Convergence of a Finite Volume Scheme for Compactly Heterogeneous Scalar Conservation Laws
Abraham Sylla
TL;DR
The paper develops a finite volume scheme for a scalar conservation law with a space-dependent, compactly supported flux and proves convergence to the Kruzhkov entropy solution without relying on Kruzhkov’s growth condition. It leverages a discontinuous-flux framework to discretize space and solve edge-wise Riemann problems, constructing discrete steady states to obtain uniform L∞ bounds. Convergence is established via compensated compactness, with careful handling of entropy productions and discrete entropy inequalities.

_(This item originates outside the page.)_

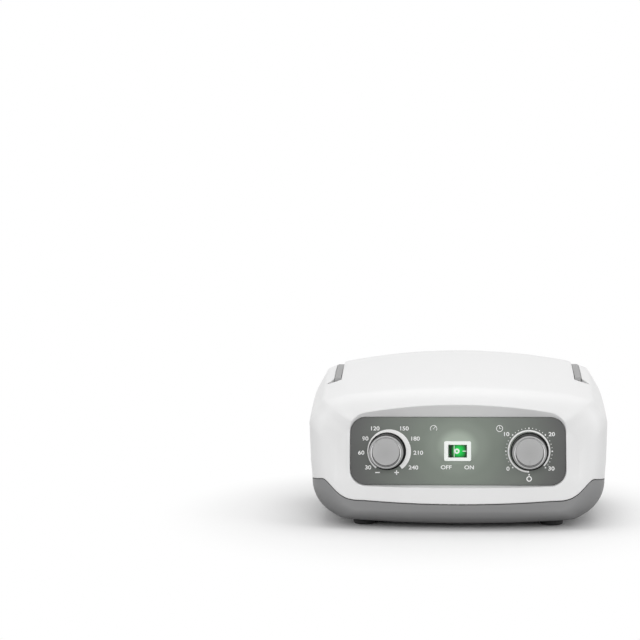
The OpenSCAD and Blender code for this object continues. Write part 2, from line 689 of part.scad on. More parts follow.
module air_sockets() color("#a8a8a8") rear_frame() {
    at_sockets() difference() {
        union() {
            rounded_plate(socket_w, socket_h, 4, 3);
            translate([0, 0, -9]) rounded_plate(socket_w - 4.6, socket_h - 4.6, 2.7, 9 + thin);
        }
        // shallow well round the nozzles, with its rim
        translate([0, 0, 1.4]) rounded_plate(socket_w - 3, socket_h - 6, 2.5, 4);
        for (i = [-1.5:1:1.5]) translate([i * nozzle_pitch, 0, -20])
            cylinder(d = nozzle_d / 2, h = 40);
    }
    at_nozzles() {
        tube(nozzle_d, nozzle_d / 2, nozzle_len + 1.4 - thin);
        // collar that the hose stops on
        tube(nozzle_d + 1, nozzle_d / 2, collar_h);
        translate([0, 0, -17]) tube(4, 2.5, 8 + thin);
    }
}
module socket_seals() color("#404040") rear_frame() at_nozzles()
    translate([0, 0, 1.4 + thin]) tube(nozzle_d + 2.8, nozzle_d + 1 + 2 * run_fit, 1);

// Feet and screws under the base
module rubber_feet() color("#404040") at_corners(foot_x, foot_y)
    rotate_extrude() polygon([[0, 0], [foot_d / 2 - 1, 0], [foot_d / 2, 1],
        [foot_d / 2, foot_h + foot_in], [0, foot_h + foot_in]]);
module housing_screws() color("#b0b0b0") at_screws() translate([0, 0, head_z]) difference() {
    union() {
        cylinder(d = screw_d, h = post_joint - head_z + 13);
        translate([0, 0, -2.4 - seam / 3]) cylinder(d = 6.6, h = 2.4);
        translate([0, 0, -1]) cylinder(d = screw_d, h = 1.1);
    }
    for (a = [0, 90]) rotate([0, 0, a]) translate([-2, -0.4, -3.4]) cube([4, 0.8, 2]);
}

// Linear diaphragm pump: its axis runs along X
pump_x = -41;
pump_y = 4;
pump_z = 44;
frame_w = 84;
frame_h = 50;
frame_d = 50;
frame_wall = 3;
mount_h = 8;
module at_pump() translate([pump_x, pump_y, pump_z]) children();
function pump_floor() = pump_z - frame_h / 2 - frame_wall;
module at_mounts() for (x = [-1, 1], y = [-1, 1])
    translate([pump_x + x * 30, pump_y + y * 20, 0]) children();
module pump_frame() color("#c4c4c4") at_pump() difference() {
    translate([-frame_w / 2, -frame_d / 2, -frame_h / 2 - frame_wall])
        cube([frame_w, frame_d, frame_h + frame_wall]);
    translate([-frame_w / 2 + frame_wall, -frame_d, -frame_h / 2])
        cube([frame_w - 2 * frame_wall, 2 * frame_d, 2 * frame_h]);
    rotate([0, 90, 0]) cylinder(d = diaphragm_d - 8, h = 2 * frame_w, center = true);
    for (x = [-1, 1], y = [-1, 1]) translate([x * 30, y * 20, -frame_h])
        cylinder(d = 4, h = frame_h);
}
core_w = 44;
core_t = 14;
core_gap = 15;
module pump_core() color("#707478") at_pump() for (s = [-1, 1])
    scale_side(s) translate([-core_w / 2, core_gap / 2, -frame_h / 2 + seam / 3]) difference() {
        cube([core_w, core_t, 44]);
        // two windows make the three limbs of the laminations
        for (x = [-1, 1]) translate([core_w / 2 + x * 10.5 - 4, -eps, 8])
            cube([8, core_t + 2 * eps, 28]);
    }
module scale_side(s) if (s > 0) children(); else mirror([0, 1, 0]) children();
module pump_coils() color("#b87840") at_pump() for (s = [-1, 1]) scale_side(s)
    translate([-6.6 - 7.4, core_gap / 2 + core_t + seam / 3, -12]) difference() {
        cube([28, 3.4, 24]);
        translate([7, -eps, 6]) cube([14, 4.4 + eps, 12]);
    }
module pump_armature() color("#a0a4a8") at_pump() difference() {
    union() {
        translate([-26, -4, -9]) cube([52, 8, 18]);
        rotate([0, 90, 0]) cylinder(d = 5, h = frame_w + 2 * frame_wall, center = true);
    }
    for (x = [-13, 13]) translate([x - 6, -5, -6]) cube([12, 10, 12]);
}
module armature_magnets() color("#50545c") at_pump()
    for (x = [-13, 13]) translate([x - 6 + 0.05, -3.6, -6 + 0.05]) cube([11.9, 7.2, 11.9]);
module diaphragms() color("#303030") at_pump() for (s = [-1, 1])
    translate([s * (frame_w / 2 + seam / 3), 0, 0]) rotate([0, s * 90, 0]) difference() {
        cylinder(d = diaphragm_d, h = 2);
        translate([0, 0, -eps]) cylinder(d = 5 + 0.6, h = 4);
    }
head_l = 14;
module pump_heads() color("#dcdcdc") at_pump() for (s = [-1, 1])
    translate([s * (frame_w / 2 + 2 + 2 * seam / 3), 0, 0]) rotate([0, s * 90, 0]) {
        difference() {
            cylinder(d = diaphragm_d + 4, h = head_l);
            translate([0, 0, -eps]) cylinder(d = diaphragm_d - 10, h = 2 * stroke + 4 + eps);
        }
        // outlet barb, up
        translate([0, 0, 10]) rotate([0, -s * 90, 0])
            translate([0, 0, diaphragm_d / 2]) tube(5, 3, 10);
    }
module pump_mounts() color("#303030") at_mounts() translate([0, 0, seat_z + seam / 3])
    difference() {
        cylinder(d = 12, h = pump_floor() - seat_z - 2 * seam / 3);
        translate([0, 0, 2]) tube(13, 9, 2.6);
    }

// Rotary distributor that sends the air to each nozzle in turn
dist_x = pump_x + frame_w / 2 + 40;
dist_y = 22;
dist_z = 46;
dist_h = 16;
manifold_side = 5.25;
module at_distributor() translate([dist_x, dist_y, dist_z]) children();
module distributor_body() color("#d8d8d8") at_distributor() {
    difference() {
        union() {
            cylinder(d = rotor_d + 8, h = dist_h);
            translate([-socket_x[1] - 1.5 * nozzle_pitch - manifold_side - dist_x, 20, 0])
                cube([socket_x[1] - socket_x[0] + 3 * nozzle_pitch + 2 * manifold_side, 6, dist_h]);
        }
        translate([0, 0, -eps]) cylinder(d = rotor_d + 2 * run_fit, h = 7 + eps);
        translate([0, 0, 6]) cylinder(d = 3, h = dist_h);
    }
    // skirt that stands on the motor
    translate([0, 0, seam / 3 - motor_drop])
        tube(rotor_d + 8, rotor_d - 4, motor_drop - seam / 3 + thin);
    // inlet on top, outlets to the rear
    translate([0, 0, dist_h - thin]) tube(5, 3, 9);
    for (x = socket_x, i = [-1.5:1:1.5])
        translate([-x - dist_x + i * nozzle_pitch, 26 - thin, dist_h / 2]) rotate([-90, 0, 0])
            tube(4, 2.5, 7);
}
module distributor_rotor() color("#f0f0e0") at_distributor() difference() {
    union() {
        translate([0, 0, 0.4]) cylinder(d = rotor_d, h = 6);
        translate([0, 0, 1 - motor_drop]) cylinder(d = 8, h = motor_drop);
    }
    // the kidney-shaped port
    translate([0, 0, -20]) intersection() {
        tube(28, 20, 40);
        cube([20, 20, 40]);
    }
    translate([0, 0, 1 - motor_drop - eps]) cylinder(d = 4 + 2 * run_fit, h = 7);
}
motor_drop = 9;
motor_h = 16;
leg_x = 22;
module at_motor_legs() for (x = [-leg_x, leg_x]) translate([dist_x + x, dist_y, 0]) children();
module distributor_motor() color("#b0b4b8") {
    at_distributor() {
        translate([0, 0, -motor_drop - motor_h]) cylinder(d = 40, h = motor_h);
        translate([0, 0, -motor_drop - motor_h - 2]) rounded_plate(54, 30, 6, 2 + thin);
        translate([0, 0, -motor_drop - thin]) cylinder(d = 4, h = 6);
    }
    at_motor_legs() translate([0, 0, seat_z + seam / 3])
        cylinder(d = 6, h = dist_z - motor_drop - motor_h - seat_z - 1);
}

// Hoses from the pump heads and the regulator to the distributor, and on to the sockets
hose_d = 8;
hose_z = pump_z + diaphragm_d / 2 + 22;
module hose_leg(from, to) {
    v = to - from;
    len_v = norm(v);
    translate(from) rotate([0, acos(v[2] / len_v), atan2(v[1], v[0])])
        cylinder(d = hose_d, h = len_v);
    translate(to) sphere(d = hose_d + 0.4);
}
head_x = frame_w / 2 + 2 + 2 * seam / 3 + 10;
// A point on the regulator's barb at height h above the dial's axis
function valve_end(h) = let (d = panel_t + valve_out) [-dial_x,
    -panel_y + d * cos(lean) + h * sin(lean), panel_z - d * sin(lean) + h * cos(lean)];
module air_hoses() color("#e0e0dc") {
    difference() {
        union() {
            for (s = [-1, 1]) hose_leg([pump_x + s * head_x, pump_y, pump_z + diaphragm_d / 2 + 3],
                [pump_x + s * head_x, pump_y, hose_z]);
            hose_leg([pump_x - head_x, pump_y, hose_z], [dist_x, pump_y, hose_z]);
            hose_leg([dist_x, pump_y, hose_z], [dist_x, dist_y, hose_z]);
            hose_leg([dist_x, dist_y, hose_z], [dist_x, dist_y, dist_z + dist_h + 1]);
            hose_leg(valve_end(14), valve_end(30));
            hose_leg(valve_end(30), [-dial_x, pump_y, hose_z]);
        }
        panel_frame() translate([-dial_x, 0, -panel_t - valve_out]) rotate([-90, 0, 0])
            cylinder(d = 5 + 2 * run_fit, h = 24.2);
        for (s = [-1, 1]) translate([pump_x + s * head_x, pump_y, pump_z])
            cylinder(d = 5 + 2 * run_fit, h = diaphragm_d / 2 + 10.2);
        translate([dist_x, dist_y, dist_z]) cylinder(d = 5 + 2 * run_fit, h = dist_h + 9.2);
        translate([dist_x, dist_y, dist_z + dist_h - 4]) cylinder(d = 12, h = 4.6);
    }
    at_outlets() tube(6.4, 4 + 2 * run_fit, rear_gap());
}
// The short hoses between the distributor's outlets and the sockets
function rear_gap() = rear_face - 9 - (dist_y + 26) - 2 * seam;
module at_outlets() for (x = socket_x, i = [-1.5:1:1.5])
    translate([-x + i * nozzle_pitch, dist_y + 26 + seam, dist_z + dist_h / 2])
        rotate([-90, 0, 0]) children();

// Control board on four posts
board_side = 37;
board_left = 7;
board_w = half_w - board_side - board_left;
board_x = board_left + board_w / 2;
board_y = -28;
board_d = 40;
board_z = 15.5;
board_t = 1.6;
module at_posts() for (x = [-1, 1], y = [-1, 1])
    translate([board_x + x * (board_w / 2 - 5), board_y + y * (board_d / 2 - 5), 0]) children();
module circuit_board() color("#2f6b45") difference() {
    translate([board_x - board_w / 2, board_y - board_d / 2, board_z])
        cube([board_w, board_d, board_t]);
    at_posts() translate([0, 0, board_z - eps]) cylinder(d = 3.2, h = 4);
}
module board_parts() color("#404848") translate([board_x, board_y, board_z + board_t]) {
    translate([-20, -8, 0]) cube([16, 16, 12]);
    translate([2, -12, 0]) cube([14, 6, 10]);
    for (i = [0:2]) translate([6 + 11 * i, 8, 0]) cylinder(d = 8, h = 14 - 2 * i);
    translate([board_w / 2 - 17, -11, 0]) cube([8, 10, 6]);
}
module board_posts() color("#d0d0d0") at_posts() {
    translate([0, 0, seat_z + seam / 3]) cylinder(d = 6, h = board_z - seat_z - 2 * seam / 3);
    translate([0, 0, board_z - 2]) cylinder(d = 2.8, h = board_t + 2.2);
    translate([0, 0, board_z + board_t + seam / 3]) cylinder(d = 5, h = 1.6);
}

top_shell();
base_shell();
carry_handle();
handle_pivots();
front_panel();
pressure_knob();
pressure_knob_cap();
pressure_shaft();
pressure_nut();
pressure_valve();
timer_knob();
timer_knob_cap();
timer_shaft();
timer_nut();
timer_body();
switch_bezel();
switch_rocker();
switch_terminals();
rear_panel();
panel_screws();
mains_inlet();
inlet_pins();
fuse_holder();
fuse_cap();
glass_fuse();
air_sockets();
socket_seals();
rubber_feet();
housing_screws();
pump_frame();
pump_core();
pump_coils();
pump_armature();
armature_magnets();
diaphragms();
pump_heads();
pump_mounts();
distributor_body();
distributor_rotor();
distributor_motor();
air_hoses();
circuit_board();
board_parts();
board_posts();
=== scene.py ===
"""Looks of a table-top air pump for compression cuffs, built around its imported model."""

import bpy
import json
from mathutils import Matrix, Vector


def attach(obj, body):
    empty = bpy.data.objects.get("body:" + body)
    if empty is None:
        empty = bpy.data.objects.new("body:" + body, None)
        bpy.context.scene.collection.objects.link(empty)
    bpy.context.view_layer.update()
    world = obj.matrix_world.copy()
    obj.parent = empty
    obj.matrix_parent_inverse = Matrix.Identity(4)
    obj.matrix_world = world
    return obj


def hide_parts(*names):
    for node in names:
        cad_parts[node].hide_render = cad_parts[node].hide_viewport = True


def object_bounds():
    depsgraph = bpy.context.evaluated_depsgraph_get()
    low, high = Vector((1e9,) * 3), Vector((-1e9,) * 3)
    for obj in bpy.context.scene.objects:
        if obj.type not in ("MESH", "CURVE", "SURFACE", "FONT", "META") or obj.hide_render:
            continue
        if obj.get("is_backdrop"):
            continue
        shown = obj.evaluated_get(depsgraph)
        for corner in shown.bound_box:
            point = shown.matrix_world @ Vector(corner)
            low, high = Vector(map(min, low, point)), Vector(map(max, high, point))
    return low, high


bl_info = {
    "name": "Compression Therapy Pump",
    "version": (1, 0, 0),
    "blender": (4, 5, 0),
    "location": "View3D > Sidebar > Therapy Pump",
    "description": "Builds the housing, panel, dials, rocker, handle and rear fittings of an air pump",
    "category": "Object",
}

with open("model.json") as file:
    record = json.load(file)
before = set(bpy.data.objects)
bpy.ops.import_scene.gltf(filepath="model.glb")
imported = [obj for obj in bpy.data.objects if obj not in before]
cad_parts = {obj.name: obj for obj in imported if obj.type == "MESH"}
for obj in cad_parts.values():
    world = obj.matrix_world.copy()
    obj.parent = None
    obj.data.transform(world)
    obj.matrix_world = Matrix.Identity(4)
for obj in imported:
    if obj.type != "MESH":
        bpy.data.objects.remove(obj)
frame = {"nodes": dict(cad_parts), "record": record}
CAD_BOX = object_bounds()

import json
from math import cos, pi, radians, sin, sqrt, tan

import bmesh
import bpy
from bpy.props import FloatProperty, FloatVectorProperty, IntProperty
from mathutils import Matrix, Vector

MM = 0.001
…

The work provides an alternative existence route for the Cauchy problem under compact heterogeneity and broad flux classes, with potential impact on modeling problems featuring spatially varying flux functions.
Abstract
We build a finite volume scheme for the scalar conservation law $\partial_t u + \partial_x (H(x, u)) = 0$ with bounded initial condition for a wide class of flux function $H$, convex with respect to the second variable. The main idea for the construction of the scheme is to use the theory of discontinuous flux. We prove that the resulting approximating sequence converges boundedly almost everywhere on $\mathopen]0, +\infty\mathclose[$ to the entropy solution.